▶ _WRITTEN INSTRUCTION_: Extract exactly those lines that lie between the start of the material and the line with "module back_slat(i) color(oak)", including both boundary lines and no others.

▶ _RECORDED DATA_:
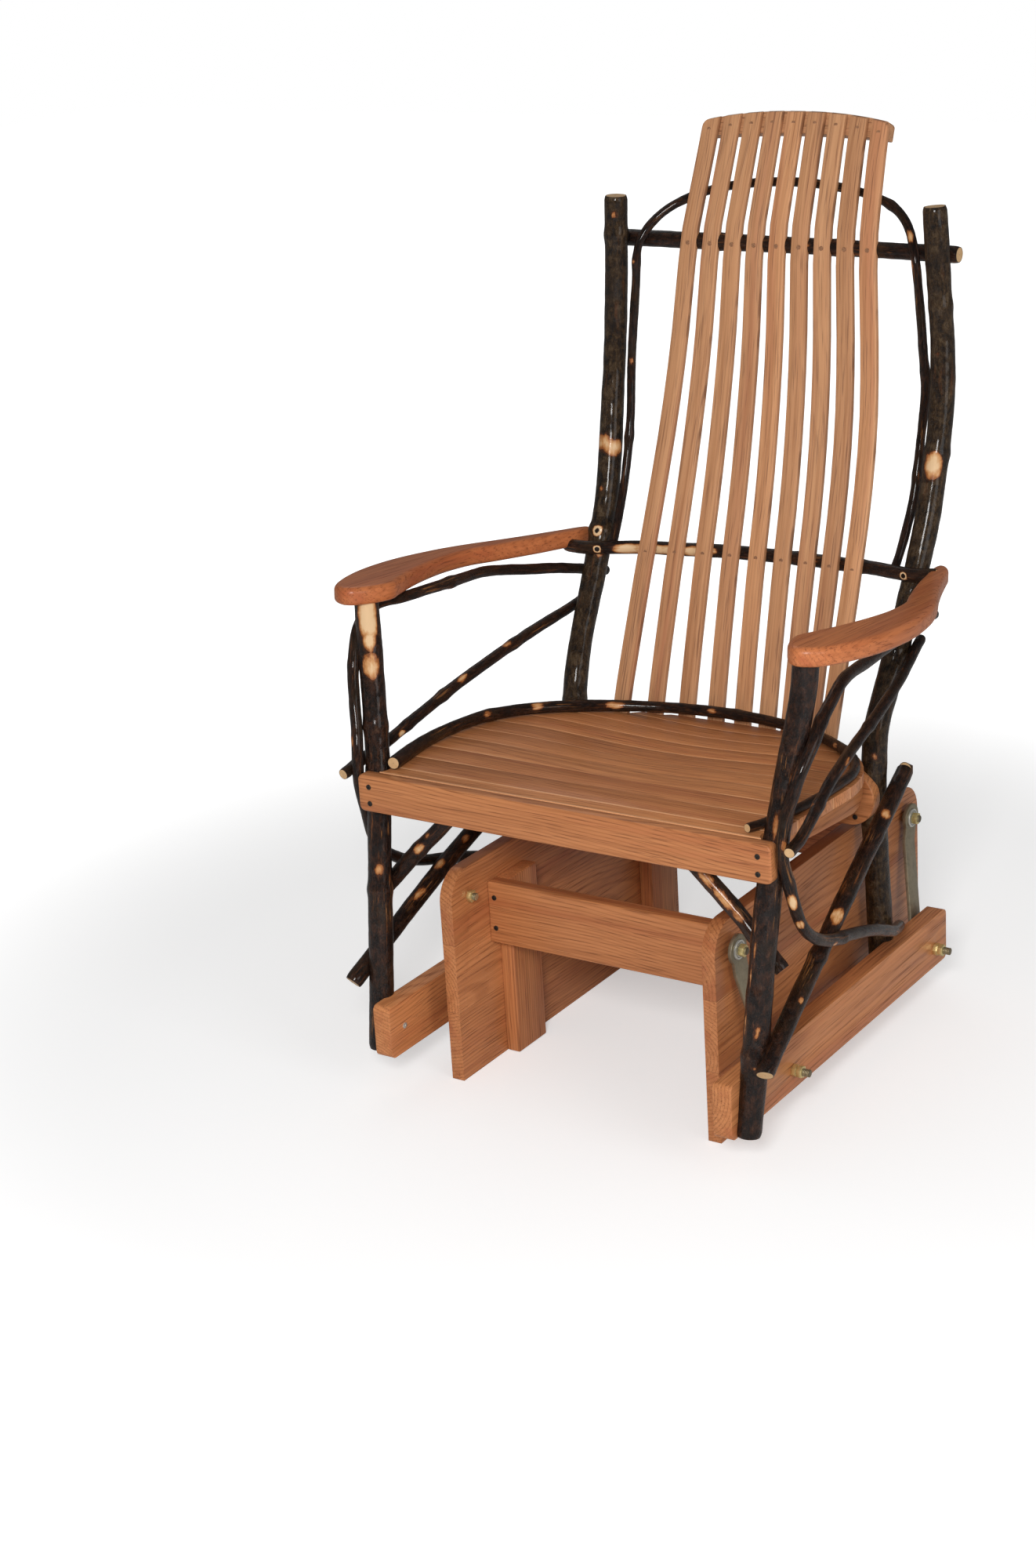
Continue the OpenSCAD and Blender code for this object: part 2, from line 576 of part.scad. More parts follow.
function slat_x(i, z) = slat_half(z) * (2 * (i - 1) / (back_slats - 1) - 1);
function arch(x) = crest_arch * pow(max(0, abs(x) - back_slat_w / 2) / (back_top_w - back_slat_w / 2), 2);
function crest_z(x) = chair_h - arch(x);
crest_tilt = atan((edge_y(chair_h - 4) - edge_y(chair_h - 39)) / 35);
crest_near = back_slat_t / 2 / cos(crest_tilt) + seat_gap;
crest_back = edge_y(chair_h - crest_h) + (crest_near + crest_t) * cos(crest_tilt)
    + (crest_h + crest_near * sin(crest_tilt)) * tan(crest_tilt);

function slat_pts(i) = let (top = crest_z(slat_x(i, chair_h)), n = 18)
    [for (k = [0 : n]) let (z = slat_foot_z + (top - slat_foot_z) * k / n)
        [slat_x(i, z), slat_y(slat_x(i, z), z), z]];

module back_slat(i) color(oak) placed() strip(slat_pts(i), back_slat_w, back_slat_t);

// The crest rail stands behind the slats' tops and leans with them
crest_foot = [edge_y(chair_h - crest_h), chair_h - crest_h];
function crest_top(x) = (crest_h - arch(x)) / cos(crest_tilt) + crest_near * tan(crest_tilt);
crest_half = back_top_w - 1;
crest_edge = concat([for (k = [-9 : 9]) let (x = k * (crest_half - 3) / 9) [x, crest_top(x)]],
    [[crest_half, crest_top(crest_half) - 3]],
    [for (k = [8 : -1 : -8]) [k * crest_half / 8, -crest_arch / 2 * pow(k / 8, 2)]],
    [[-crest_half, crest_top(crest_half) - 3]]);
module crest_rail() color(oak) placed()
    translate([0, crest_foot[0], crest_foot[1]]) rotate([-crest_tilt, 0, 0])
        translate([0, crest_near + crest_t, 0]) rotate([90, 0, 0])
            linear_extrude(crest_t) polygon(crest_edge);

// What is cut from a stick behind the slats, so that each slat lies on a flat
module slat_flats(z_at, slack) for (i = [1 : back_slats]) {
    z = z_at[i - 1];
    lean = atan((edge_y(z + 10) - edge_y(z - 10)) / 20);
    translate([slat_x(i, z), slat_y(slat_x(i, z), z), z]) rotate([-lean, 0, 0])
        block([-back_slat_w / 2 - 0.5, -60, -40], [back_slat_w / 2 + 0.5, back_slat_t / 2 + slack, 40]);
}

upper_z = back_z(0.778);
upper_stick_y = axis_y(post_pts, upper_z) + post_r + upper_stick_r - 2;
module upper_stick() color(bark) placed() difference() {
    stick([[-post_foot - 15, upper_stick_y, upper_z + 1], [0, upper_stick_y, upper_z],
        [post_foot + 29, upper_stick_y, upper_z - 3]], upper_stick_r, upper_stick_r - 0.5, 12, 3);
    for (s = [-1, 1]) side(s) post_body();
    slat_flats([for (i = [1 : back_slats]) upper_z], 1.2);
}

// The middle stick lies behind the slats and in front of the posts, and rises to the right
middle_half = post_foot + 52;
middle_low = arm_h - 57;
middle_slat = back_low_w + 4.5;
function middle_z(x) = middle_low + 11 * pow(max(0, x + 20) / 266, 1.5);
function behind_slats(x) =
    slat_y(min(abs(x), slat_half(middle_low)), middle_z(x)) + back_slat_t * 0.6 + middle_stick_r;
function before_posts(x) = axis_y(post_pts, middle_z(x)) - post_r - middle_stick_r + 3;
middle_pts = [for (x = [-middle_half, -post_foot - 13, -middle_slat, -middle_slat * 0.67, -middle_slat * 0.34,
        0, middle_slat * 0.34, middle_slat * 0.67, middle_slat, post_foot + 13, middle_half])
    [x, abs(x) > middle_slat + 5 ? before_posts(x) : behind_slats(x), middle_z(x)]];
module middle_stick() color(bark) placed() difference() {
    stick(middle_pts, middle_stick_r, middle_stick_r, 12, 2);
    for (s = [-1, 1]) side(s) {
        post_body();
        arm_body();
    }
    slat_flats([for (i = [1 : back_slats]) middle_z(slat_x(i, middle_low))], 0.4);
}

// The hoop stands on the middle stick. Its sides are [x from the post's foot, y from the post's
// axis, share of the height from the middle stick to the crest], its top [x, y from the slats, share].
hoop_side = [[-14, -5.5, 0.052], [-10, 3, 0.16], [-9, 5.5, 0.289], [-7, 3.5, 0.409], [-11, 0.5, 0.495],
    [-17, 2, 0.607], [-24, 4, 0.705]];
hoop_top = [[187, 1, 0.768], [150, 14, 0.806], [100, 14, 0.83], [45, 14, 0.842]];
function hoop_z(t) = middle_low + t * (chair_h - middle_low);
function hoop_foot(x) = [x, lookup(x, [for (q = smooth(middle_pts, 4)) [q[0], q[1]]]), middle_z(x) - 1];
function hoop_run(s) = concat([hoop_foot(s * (post_foot - 16))],
    [for (q = hoop_side) [s * (post_foot + q[0]), axis_y(post_pts, hoop_z(q[2])) + q[1], hoop_z(q[2])]],
    [for (q = hoop_top) [s * q[0], edge_y(hoop_z(q[2])) + q[1], hoop_z(q[2])]]);
hoop_left = hoop_run(-1);
hoop_right = hoop_run(1);
hoop_pts = concat(hoop_left, [[0, edge_y(hoop_z(0.845)) + 13.5, hoop_z(0.845)]],
    [for (k = [len(hoop_right) - 1 : -1 : 0]) hoop_right[k]]);
module back_hoop() color(bark) placed() difference() {
    stick(hoop_pts, hoop_r, hoop_r, 10, 2);
    stick(middle_pts, middle_stick_r, middle_stick_r, 12, 2);
}

// Pegs through the slats, and screws

peg_in = 14;     // how deep a peg goes in from a slat's middle
module peg(at) translate(at) rotate([90, 0, 0]) translate([0, 0, -peg_in])
    cylinder(h = peg_in + 0.3 + back_slat_t / 2, r = 3, $fn = 16);
module back_pegs() color("#8a5a34") placed()
    for (i = [1 : back_slats],
        z = [middle_z(slat_x(i, middle_low)), upper_z, crest_z(slat_x(i, chair_h)) - 14])
        peg([slat_x(i, z), slat_y(slat_x(i, z), z), z]);

module frame_screws() color(dark) placed() for (s = [-1, 1]) side(s) {
    for (z = [0.31, 0.76]) translate([leg_seat[0] - 6, 0, seat_h - apron_h * z])
        rotate([90, 0, 0]) cylinder(h = 1, r = 3);
    rod_x(board_in - 1, board_in, [leg_foot[1] + 8, board_mid_z], 4);
    translate([post_foot - 12, rear_board_y, rear_board_z + 13]) rotate([90, 0, 0]) cylinder(h = 1, r = 3.5);
}

base_panel(-1);  // base_panel_left
base_panel(1);  // base_panel_right
base_rail(front_rail_y);  // base_front_rail
base_rail(rear_rail_y);  // base_rear_rail
base_cleats();
base_screws();
upper_pivot_bolts();
upper_pivot_nuts();
link_plate(-1, front_top, front_low);  // link_front_left
link_plate(1, front_top, front_low);  // link_front_right
link_plate(-1, rear_top, rear_low);  // link_rear_left
link_plate(1, rear_top, rear_low);  // link_rear_right
bearings(-1, front_top, front_low, bolt_r + fit);  // bearings_front_left
bearings(1, front_top, front_low, bolt_r + fit);  // bearings_front_right
bearings(-1, rear_top, rear_low, open_bore_r);  // bearings_rear_left
bearings(1, rear_top, rear_low, open_bore_r);  // bearings_rear_right
side_board(-1);  // side_board_left
side_board(1);  // side_board_right
lower_pivot_bolts();
lower_pivot_nuts();
front_leg(-1);  // front_leg_left
front_leg(1);  // front_leg_right
rear_post(-1);  // rear_post_left
rear_post(1);  // rear_post_right
diagonal_brace(-1);  // diagonal_brace_left
diagonal_brace(1);  // diagonal_brace_right
knee_brace(-1);  // knee_brace_left
knee_brace(1);  // knee_brace_right
side_bow(-1);  // side_bow_left
side_bow(1);  // side_bow_right
side_twig(-1);  // side_twig_left
side_twig(1);  // side_twig_right
arm(-1);  // arm_left
arm(1);  // arm_right
seat_apron();
seat_rail(-1);  // seat_rail_left
seat_rail(1);  // seat_rail_right
rear_seat_board();
seat_slats();
seat_rim();
upper_stick();
middle_stick();
back_hoop();
crest_rail();
back_slat(1);  // back_slat_1
back_slat(2);  // back_slat_2
back_slat(3);  // back_slat_3
back_slat(4);  // back_slat_4
back_slat(5);  // back_slat_5
back_slat(6);  // back_slat_6
back_slat(7);  // back_slat_7
back_slat(8);  // back_slat_8
back_slat(9);  // back_slat_9
back_pegs();
frame_screws();
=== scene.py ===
import bpy
import bmesh
import json
import math
from mathutils import Matrix, Vector

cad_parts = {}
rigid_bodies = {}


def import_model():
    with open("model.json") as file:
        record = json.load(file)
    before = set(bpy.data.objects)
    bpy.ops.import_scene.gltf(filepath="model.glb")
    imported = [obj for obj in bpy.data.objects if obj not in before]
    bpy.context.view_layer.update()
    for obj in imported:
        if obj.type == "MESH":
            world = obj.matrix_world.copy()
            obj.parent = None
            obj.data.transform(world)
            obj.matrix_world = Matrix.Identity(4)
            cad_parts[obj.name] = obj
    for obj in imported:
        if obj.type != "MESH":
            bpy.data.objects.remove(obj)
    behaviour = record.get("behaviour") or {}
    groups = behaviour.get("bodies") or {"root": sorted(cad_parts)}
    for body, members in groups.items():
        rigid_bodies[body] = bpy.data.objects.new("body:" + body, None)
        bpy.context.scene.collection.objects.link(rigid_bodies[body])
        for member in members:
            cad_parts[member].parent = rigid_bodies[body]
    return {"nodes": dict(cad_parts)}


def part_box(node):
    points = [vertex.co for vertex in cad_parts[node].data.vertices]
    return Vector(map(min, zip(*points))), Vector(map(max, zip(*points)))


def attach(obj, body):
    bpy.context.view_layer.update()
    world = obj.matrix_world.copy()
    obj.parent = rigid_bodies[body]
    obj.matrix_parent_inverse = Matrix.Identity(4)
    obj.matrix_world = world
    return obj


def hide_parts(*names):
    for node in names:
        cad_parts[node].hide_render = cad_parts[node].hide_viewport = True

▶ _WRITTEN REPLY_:
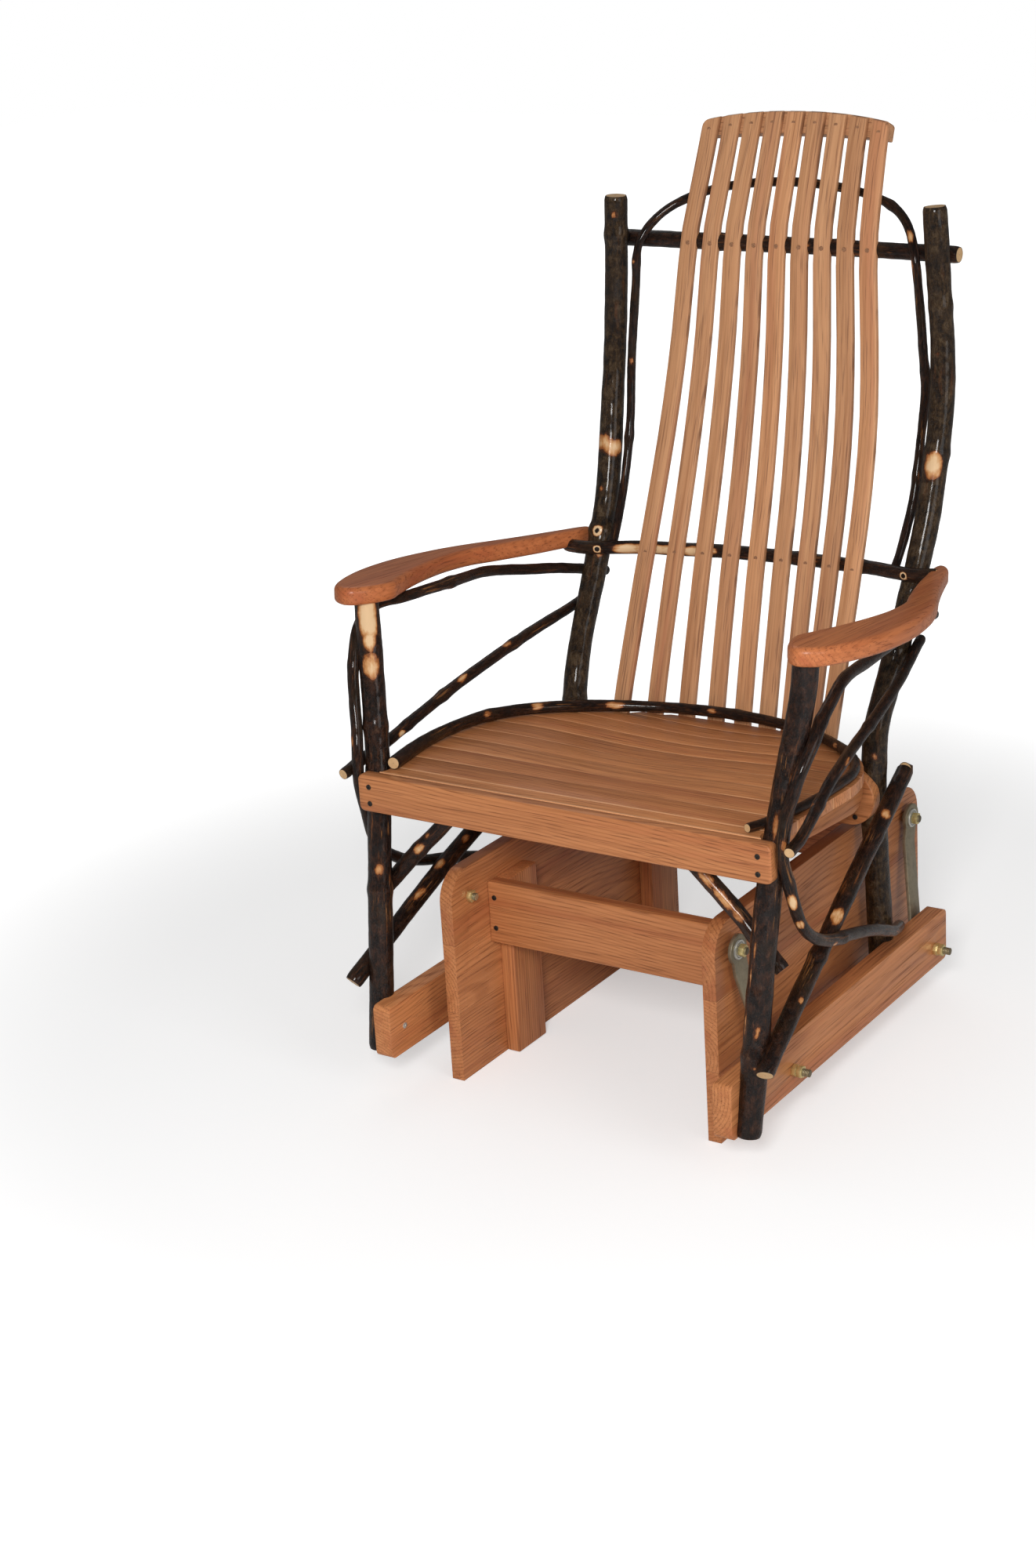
Continue the OpenSCAD and Blender code for this object: part 2, from line 576 of part.scad. More parts follow.
function slat_x(i, z) = slat_half(z) * (2 * (i - 1) / (back_slats - 1) - 1);
function arch(x) = crest_arch * pow(max(0, abs(x) - back_slat_w / 2) / (back_top_w - back_slat_w / 2), 2);
function crest_z(x) = chair_h - arch(x);
crest_tilt = atan((edge_y(chair_h - 4) - edge_y(chair_h - 39)) / 35);
crest_near = back_slat_t / 2 / cos(crest_tilt) + seat_gap;
crest_back = edge_y(chair_h - crest_h) + (crest_near + crest_t) * cos(crest_tilt)
    + (crest_h + crest_near * sin(crest_tilt)) * tan(crest_tilt);

function slat_pts(i) = let (top = crest_z(slat_x(i, chair_h)), n = 18)
    [for (k = [0 : n]) let (z = slat_foot_z + (top - slat_foot_z) * k / n)
        [slat_x(i, z), slat_y(slat_x(i, z), z), z]];

module back_slat(i) color(oak) placed() strip(slat_pts(i), back_slat_w, back_slat_t);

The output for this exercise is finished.